Mes deux suggestions qui n’ont fait l’objet d’aucune suite, intervenaient probablement à mauvais escient, ou alors elles contrariaient des positionnements et des stratégies rétifs à toute forme d’atermoiement. Comme s’il y avait urgence à conclure, et que les recours juridiques ayant été épuisés rien ne devait plus faire obstacle à la seule décision qui s’imposait. Certaines considérations ont néanmoins entravé – à la stupéfaction de nombreux observateurs ce qui en soi interroge – un processus qui devait bénéficier de la torpeur estivale et permettre, à la rentrée, de reprendre le cours des choses, de conclure la discussion parlementaire de la loi relative à la fin de vie comme si rien ne s’était passé. L’assistance médicalisée en fin de vie, au cœur d’une législation qui vise à reconnaître de « nouveaux droits » à la personne malade au terme de son existence, n’est certainement pas le recours adapté aux personnes qui, comme M. Vincent Lambert, n’ont pas anticipé une situation et une décision en soi inconcevable. Se refuser ainsi de circonscrire la situation de M. Vincent Lambert aux controverses que l’on a connu à propos de son droit ou non à la vie, et plus encore aux conditions de sa mort, me semble constituer l’étape attendue. Elle nous permet de poser autrement les enjeux démocratiques de la place parmi nous de personnes affectées par un handicap si profond que l’on s’interroge parfois sur la réalité même (voire la justification…) de leur existence.

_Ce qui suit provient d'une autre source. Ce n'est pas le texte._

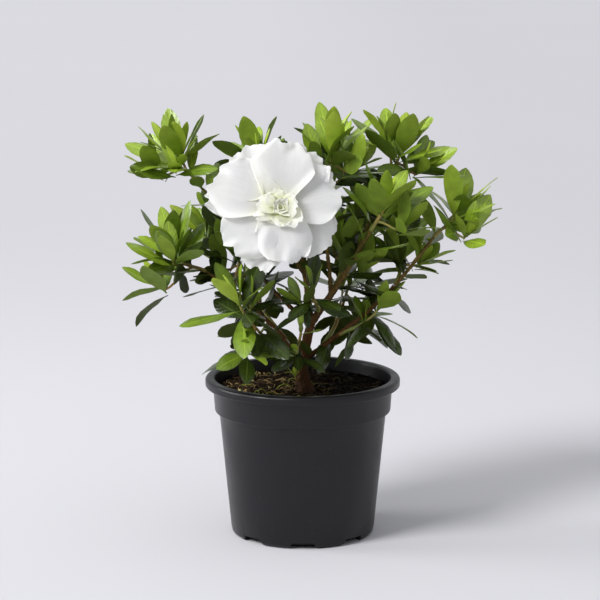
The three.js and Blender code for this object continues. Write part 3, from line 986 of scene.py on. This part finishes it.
def build_shoots(plant, size):
    """This year's shoots and the buds at their tips."""
    shapes = Pieces()
    for shoot in plant.shoots:
        verts, faces = tube(shoot.points, shoot.radii, 7)
        shapes.add(verts, faces, [0] * len(faces))
    for tip, axis in plant.buds:
        steps = np.linspace(0, 1, 5)
        points = [tip + axis * share * size.bud_length for share in steps]
        swell = [math.sin(math.pi * (0.28 + 0.7 * share)) for share in steps]
        radii = [size.bud_length * 0.24 * part + 0.00002 for part in swell]
        verts, faces = tube(points, radii, 6)
        shapes.add(verts, faces, [1] * len(faces))
    shoots = shapes.to_object("shoots", [young_bark(tuple(size.shoot_green), tuple(size.shoot_ruddy)),
                                         leaf_soft("bud_scale", (0.2, 0.26, 0.05))])
    finish_piece(shoots, [])


# ---------------------------------------------------------------- leaves

TOP_COLUMNS = (-1.0, -0.56, -0.07, 0.07, 0.56, 1.0)
MIDRIB_COLUMN = 2
ROW_SHARES = (0.0, 0.1, 0.25, 0.43, 0.6, 0.76, 0.88, 0.965, 1.0)
STALK_SHARE = 0.06
BROADEST = 0.57
TIP_POWER = 0.76
MARGIN_CURL = 0.28
MARGIN_WAVE = 0.08


def leaf_outline(share):
    """Half width of a leaf over its greatest: wedge foot, broadest past the middle, short point."""
    blade = max(0.0, (share - STALK_SHARE) / (1 - STALK_SHARE))
    peak = BROADEST * (1 - BROADEST) ** TIP_POWER
    return max(blade * max(1 - blade, 0.0) ** TIP_POWER / peak, 0.07 if share < 0.9 else 0.0)


def leaf_mesh(leaf, thickness):
    """One leaf as a closed lens: folded along its midrib, arched, twisted, with its own underside."""
    way, normal = leaf["way"], leaf["normal"]
    side = turned(np.cross(normal, way), way, leaf["roll"])
    normal = turned(normal, way, leaf["roll"])
    point = leaf["base"].copy()
    points, places, rows = [], [], []
    before = 0.0
    for share in ROW_SHARES:
        bend = leaf["curve"] * 2 * share * (share - before)
        way, normal = turned(way, side, bend), turned(normal, side, bend)
        point = point + way * leaf["length"] * (share - before)
        before = share
        spin = leaf["twist"] * share
        across_leaf, up = turned(side, way, spin), turned(normal, way, spin)
        width = leaf["width"] * 0.5 * leaf_outline(share)
        top = []
        for column in [0.0] if share == 1.0 else TOP_COLUMNS:
            aside = abs(column)
            height = width * (leaf["fold"] * aside - MARGIN_CURL * aside ** 2.2)
            wave = math.sin(9 * share + 3 * column + 40 * leaf["twist"])
            height += MARGIN_WAVE * width * aside ** 3 * wave
            top.append(len(points))
            points.append(point + across_leaf * width * column + up * height)
            places.append((0.5 + 0.5 * column, share))
        under = [top[0], top[-1]]
        if share < 1.0:
            under.insert(1, len(points))
            points.append(point - up * thickness)
            places.append((0.5, share))
        rows.append((top, under))
    faces, finishes, sharp = [], [], []
    for (top, under), (next_top, next_under) in zip(rows, rows[1:]):
        last = len(next_top) == 1
        for column in range(len(top) - 1):
            corner = [next_top[0]] if last else [next_top[column], next_top[column + 1]]
            faces.append((top[column + 1], top[column], *corner))
            finishes.append(1 if column == MIDRIB_COLUMN else 0)
        for column in range(len(under) - 1):
            corner = [next_top[0]] if last else [next_under[column + 1], next_under[column]]
            faces.append((under[column], under[column + 1], *corner))
            finishes.append(2)
        sharp.append((top[0], next_top[0]))
        sharp.append((top[-1], next_top[-1]))
    first_top, first_under = rows[0]
    faces.append((*first_top, first_under[1]))
    finishes.append(2)
    return points, faces, finishes, places, sharp


def build_leaves(plant, size):
    """One piece of leaves for each green."""
    greens = {"deep": size.green_deep, "full": size.green_full, "fresh": size.green_fresh,
              "young": size.green_young}
    for kind, green in greens.items():
        colour = tuple(green)
        shapes = Pieces()
        for leaf in plant.leaves:
            if leaf["kind"] == kind:
                points, faces, finishes, places, sharp = leaf_mesh(leaf, size.leaf_thickness)
                shapes.add(points, faces, finishes, places, sharp)
        rib = tuple(1.35 * channel + 0.1 * pale for channel, pale in zip(colour, size.rib_pale))
        back = tuple(0.6 * channel + 0.4 * pale for channel, pale in zip(colour, size.under_pale))
        piece = shapes.to_object("leaves_" + kind, [leaf_top("leaf_" + kind, colour, size.leaf_roughness),
                                                    leaf_soft("rib_" + kind, rib, 0.5),
                                                    leaf_soft("underside_" + kind, back)])
        finish_piece(piece, MASSES)


# ---------------------------------------------------------------- flower

def petal_sheet(name, rule, axes, centre, reach, width, turn, depth=0.0, cup=0.0, flare=0.0, ruffle=0.0,
                tilt=0.0, erect=0.0, curl=0.0, cells=22, claw=0.34, thickness=0.00045):
    """One petal: a gridded sheet rounded to its outline, cupped, flared and ruffled, then given thickness."""
    clear_selection()
    bpy.ops.mesh.primitive_grid_add(x_subdivisions=cells, y_subdivisions=cells, size=2)
    petal = bpy.context.object
    petal.name = name
    right, high, out = axes
    radial = right * math.cos(turn) + high * math.sin(turn)
    side = np.cross(out, radial)
    along = radial * math.cos(erect) + out * math.sin(erect)
    face = out * math.cos(erect) - radial * math.sin(erect)
    waves = [(rule.uniform(low, high_pitch), rule.uniform(0, 2 * math.pi), size)
             for low, high_pitch, size in ((2.0, 3.4, 1.0), (4.5, 6.5, 0.6), (9.0, 13.0, 0.28))]
    pleat, pleat_phase = rule.uniform(4.0, 6.5), rule.uniform(0, 2 * math.pi)
    lean = rule.uniform(-0.1, 0.1)
    notch = rule.uniform(0.0, 0.04)
    for vertex in petal.data.vertices:
        u, v = vertex.co.x, vertex.co.y
        front = max(0.0, v)
        round_u = u * math.sqrt(1 - 0.5 * front * front)
        s = 0.5 + 0.5 * v * (math.sqrt(1 - 0.44 * u * u) if v > 0 else 1)
        breadth = claw + (1 - claw) * math.sin(math.pi / 2 * min(1.0, s / 0.62)) ** 1.15
        margin = max(abs(u), front) ** 3
        wander = sum(size * math.sin(pitch * (u + 1.3 * s) + phase) for pitch, phase, size in waves)
        ragged = sum(size * math.sin(2.1 * pitch * (u - 0.8 * s) + phase) for pitch, phase, size in waves)
        s += margin * 0.03 * ragged - notch * math.exp(-(u / 0.16) ** 2) * front
        lift = depth + cup * math.sin(math.pi / 2 * min(1.0, s / 0.55)) - flare * s ** 2.2
        lift += ruffle * margin * wander + tilt * round_u * s + curl * round_u * round_u
        lift += 0.3 * ruffle * math.sin(pleat * u / (0.4 + s) + pleat_phase) * s * s
        aside = round_u * breadth * width / 2 + lean * width * s * s
        vertex.co = centre + along * s * reach + side * aside + face * lift
    apply_modifier(petal, "SOLIDIFY", thickness=thickness, offset=0.0)
    return petal


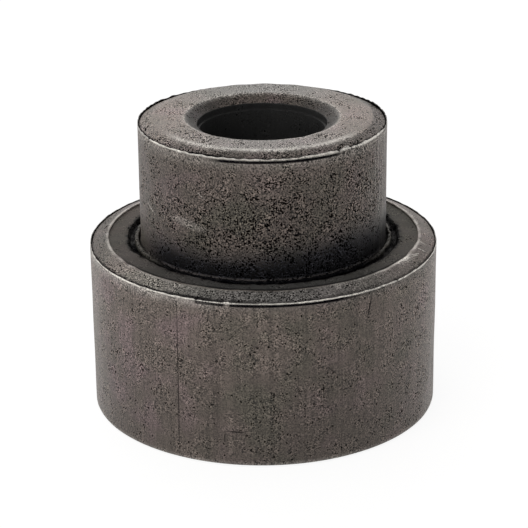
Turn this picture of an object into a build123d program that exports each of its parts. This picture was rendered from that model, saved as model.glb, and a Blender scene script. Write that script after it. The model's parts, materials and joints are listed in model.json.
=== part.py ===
from build123d import *
import os

# A stepped plain bearing bushing, pressed and sintered from iron powder as one solid.
# It stands on the flat end of its body. The bore's axis is Z, and z = 0 is that end.
# All lengths are in millimetres, and a width is measured outwards from the axis.

# Bore, with a chamfer at each end and a slightly wider land at its upper mouth
bore_diameter = 10.0
mouth_clearance = 0.17  # how far the mouth's land stands back from the bore
mouth_length = 0.5
bore_chamfer_width = 1.03
bore_chamfer_height = 0.6
lower_chamfer_width = 0.6
lower_chamfer_height = 0.35

# Journal, the narrow upper part
journal_diameter = 19.8
journal_length = 9.85  # from the crest of the shoulder to the top face
journal_chamfer_width = 1.08
journal_chamfer_height = 0.45

# Body, the wide lower part, which ends in the shoulder
shoulder_width = 4.1  # how far the body stands out past the journal
body_height = 14.15  # from the bottom face to the crest of the shoulder
shoulder_chamfer_width = 1.18
shoulder_chamfer_height = 0.55
base_chamfer_width = 0.28
base_chamfer_height = 0.17

# Edges of the two walls: a flat land with a fin of flash that ran up between punch and die
edge_land = 0.12
flash_thickness = 0.07
flash_height = 0.1

# Shoulder, inside its crest: a shallow recess, then a rough groove, a thin ring and a gap
crest_width = 0.2
recess_depth = 0.15
groove_width = 0.65
groove_depth = 0.35
groove_flare = 0.2  # how much the groove narrows towards its floor, at its outer wall
ring_thickness = 0.22
ring_height = 0.06  # above the floor of the recess
gap_width = 0.18
gap_depth = 0.25
gap_flare = 0.08  # how far the journal's foot spreads into the gap, below the ring's top

# Rounding of the crests between chamfers and faces
journal_crest_radius = 1.6
bore_crest_radius = 1.0
shoulder_crest_radius = 0.3

# Radii and heights that follow from the sizes above
bore_radius = bore_diameter / 2
mouth_radius = bore_radius + mouth_clearance
bore_crest = mouth_radius + bore_chamfer_width
journal_radius = journal_diameter / 2
journal_crest = journal_radius - edge_land - journal_chamfer_width
body_radius = journal_radius + shoulder_width
shoulder_crest = body_radius - edge_land - shoulder_chamfer_width
recess_radius = shoulder_crest - crest_width
gap_radius = journal_radius + gap_width
ring_radius = gap_radius + ring_thickness
groove_radius = ring_radius + groove_width

total_height = body_height + journal_length
body_edge = body_height - shoulder_chamfer_height
journal_edge = total_height - journal_chamfer_height
recess_floor = body_height - recess_depth
groove_floor = recess_floor - groove_depth
gap_floor = recess_floor - gap_depth
ring_top = recess_floor + ring_height
mouth_top = total_height - bore_chamfer_height
mouth_floor = mouth_top - mouth_length
cut_clearance = 1.0  # how far a cutting outline reaches past the face that it opens

fit_tolerance = 0.001


def round_edges(part, radius, height):
    """The part's round edges about Z at this radius and this height."""
    circles = part.edges().filter_by(GeomType.CIRCLE)
    return circles.filter_by(
        lambda edge: abs(edge.radius - radius) < fit_tolerance
        and abs(edge.arc_center.Z - height) < fit_tolerance
    )


with BuildPart() as bushing:
    # Body and journal: each wall ends in a land, a chamfer and a crest
    with BuildSketch(Plane.XZ):
        with BuildLine():
            Polyline(
                (0, 0),
                (body_radius - base_chamfer_width, 0),
                (body_radius, base_chamfer_height),
                (body_radius, body_edge),
                (body_radius - edge_land, body_edge),
                (shoulder_crest, body_height),
                (journal_radius, body_height),
                (journal_radius, journal_edge),
                (journal_radius - edge_land, journal_edge),
                (journal_crest, total_height),
                (0, total_height),
                close=True,
            )
        make_face()
    revolve(axis=Axis.Z)
    fillet(round_edges(bushing, journal_crest, total_height), journal_crest_radius)
    fillet(round_edges(bushing, shoulder_crest, body_height), shoulder_crest_radius)

    # Fins of flash that stand on the lands, flush with the walls
    with BuildSketch(Plane.XZ):
        for wall_radius, edge_height in ((body_radius, body_edge), (journal_radius, journal_edge)):
            with BuildLine():
                Polyline(
                    (wall_radius - flash_thickness, edge_height),
                    (wall_radius, edge_height),
                    (wall_radius - flash_thickness / 2, edge_height + flash_height),
                    close=True,
                )
            make_face()
    revolve(axis=Axis.Z)

    # Recess of the shoulder, with the groove and the gap on each side of the thin ring
    with BuildSketch(Plane.XZ):
        with BuildLine():
            Polyline(
                (recess_radius, body_height + cut_clearance),
                (recess_radius, recess_floor),
                (groove_radius, recess_floor),
                (groove_radius - groove_flare, groove_floor),
                (ring_radius, groove_floor),
                (ring_radius, ring_top),
                (gap_radius, ring_top),
                (gap_radius, gap_floor),
                (journal_radius + gap_flare, gap_floor),
                (journal_radius, ring_top),
                (journal_radius, body_height + cut_clearance),
                close=True,
            )
        make_face()
    revolve(axis=Axis.Z, mode=Mode.SUBTRACT)

    # Bore, its mouth and the chamfers at both ends
    with BuildSketch(Plane.XZ):
        with BuildLine():
            Polyline(
                (0, 0),
                (bore_radius + lower_chamfer_width, 0),
                (bore_radius, lower_chamfer_height),
                (bore_radius, mouth_floor),
                (mouth_radius, mouth_floor),
                (mouth_radius, mouth_top),
                (bore_crest, total_height),
                (0, total_height),
                close=True,
            )
        make_face()
    revolve(axis=Axis.Z, mode=Mode.SUBTRACT)
    fillet(round_edges(bushing, bore_crest, total_height), bore_crest_radius)

bushing.part.label = "bushing"

os.makedirs("parts", exist_ok=True)
export_step(bushing.part, "parts/bushing.step")
print("Volume in cubic millimetres:", round(bushing.part.volume, 1))
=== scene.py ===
"""Looks of a stepped plain bearing bushing, pressed and sintered from iron powder.

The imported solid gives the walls, faces and heights. Here one closed surface is worked out over
them, with the ragged flash on both edges and the thin ring round the journal's foot as pieces of
their own. Angles are measured round the axis from the side that faces the camera, positive
towards +X. Sizes are in metres.
"""

import functools
import json
import math
from types import SimpleNamespace

import bpy
import numpy as np
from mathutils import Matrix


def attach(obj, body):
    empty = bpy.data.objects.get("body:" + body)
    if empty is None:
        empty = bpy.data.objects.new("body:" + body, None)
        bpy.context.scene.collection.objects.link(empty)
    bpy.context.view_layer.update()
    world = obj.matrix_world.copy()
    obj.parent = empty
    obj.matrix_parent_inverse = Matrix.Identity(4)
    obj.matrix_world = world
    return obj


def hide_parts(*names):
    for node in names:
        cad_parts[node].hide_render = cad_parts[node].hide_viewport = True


bl_info = {
    "name": "Sintered Bushing",
    "version": (1, 0, 0),
    "blender": (4, 5, 0),
    "location": "3D View > Sidebar > Bushing",
    "description": "Gives a stepped plain bearing bushing the surface of pressed and sintered iron",
    "category": "Add Mesh",
}

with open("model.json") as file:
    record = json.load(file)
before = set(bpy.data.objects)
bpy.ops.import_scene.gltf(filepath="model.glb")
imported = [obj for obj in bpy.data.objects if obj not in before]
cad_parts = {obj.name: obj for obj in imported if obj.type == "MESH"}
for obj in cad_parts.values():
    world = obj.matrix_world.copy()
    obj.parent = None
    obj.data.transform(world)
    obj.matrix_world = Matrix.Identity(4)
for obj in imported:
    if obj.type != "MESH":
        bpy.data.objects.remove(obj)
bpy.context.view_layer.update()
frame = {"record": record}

MM = 0.001
NODE = "bushing"
BODY = "root"
MOUNTS = {mount["name"]: mount for mount in frame["record"]["mounts"]}
BODY_RADIUS = MOUNTS["body_wall"]["dims"]["r_mm"] * MM
JOURNAL_RADIUS = MOUNTS["journal"]["dims"]["r_mm"] * MM
BORE_RADIUS = MOUNTS["bore"]["dims"]["r_mm"] * MM
SHOULDER_HEIGHT = MOUNTS["shoulder_crest"]["pos_m"][2]
TOTAL_HEIGHT = MOUNTS["top_face"]["pos_m"][2]
ROUND_STEPS = 620  # cells round the part's surface
FLASH_STEPS = 1800  # cells round each thin fin, fine enough for its ragged lip
LIP_DEPTH = 0.9 * MM  # how far below its upper edge a wall has rows of its own for the worn lip
# The dark bands under and behind each fin are painted shade, laid into the grime mark
SHADE_DEPTH = 0.2 * MM  # height of the dark band under a fin
SHADE_FADE = 0.06 * MM  # over which that band fades out at its lower end
CRACK_BAND = 0.36 * MM  # width of the strip behind a fin that can be dark
SCUFF = 1.07  # angle of the scuffed place on the shoulder, in radians

# What the material reads of each point, all from 0 to 1, as finish_marks says
MARKS = ("burnish", "grime", "oil", "coarse", "tone", "hue", "grey", "gloss", "drawn", "outer")

# Settings that many shader nodes have
SOFT = {"interpolation_type": "SMOOTHSTEP"}
MIXED = {"data_type": "RGBA"}
TIMES = {"operation": "MULTIPLY"}
PLUS = {"operation": "ADD"}
LESS = {"operation": "SUBTRACT"}
MOST = {"operation": "MAXIMUM"}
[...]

Désormais il nous faudra décrypter sans concessions ce qui s’est passé au CHU de Reims pour aboutir à cette situation chaotique. Il ne s’agit pas de mettre en cause des personnes dignes de notre respect, mais de comprendre un cumul de dysfonctionnements dont on peut craindre qu’ils interviennent également dans d’autres espaces du soin : ils ne suscitent pas, pour ce qui les concerne, la réactivité d’une famille que je refuse de caricaturer dans les positions, elles aussi respectables, qu’elle défend. De même je réprouve la mise en cause a priori de toute position qui serait réfractaire aux courants de pensées dominants qui s’érigent en censeurs et s’estiment détenteurs d’une vérité, voire d’une compétence, qui légitimerait leurs positions plus idéologiques qu’on ne le pense. En démocratie chacun doit être reconnu dans un point de vue argumenté, soucieux du bien commun. Je rends hommage à la qualité de l’arbitrage du Conseil d’État qui a permis, dans le cadre d’une instruction remarquable, de comprendre la complexité de circonstances humaines si délicates et complexes qu’elles imposent des approches attentionnés, rigoureuses et d’une extrême prudence. Je souhaite adresser, comme je l’ai déjà fait, un message de compassion à la famille de M. Vincent Lambert dont je comprends le cheminement qu’il lui revient d’assumer aujourd’hui afin de ne tenir compte que de ce que serait le bien-être et le choix profond de cette personne trop souvent négligée dans nos débats. Enfin, je tiens à rendre hommage à celles et ceux qui, confrontés au handicap, à la maladie, aux détresses humaines et sociales consécutives aux situations de vulnérabilité et de dépendance demeurent attachés aux valeurs de notre démocratie, y compris lorsqu’elles peuvent leur apparaître défaillantes au regard de leurs véritables urgences. J’estime que nos obligations de démocrates justifient que notre société se mobilise à leurs côté, les soutiennent dans la dignité de leur existence et ne s’en remette pas à des procédures médico-légales voire administratives pour les accompagner jusqu’au terme de leur existence.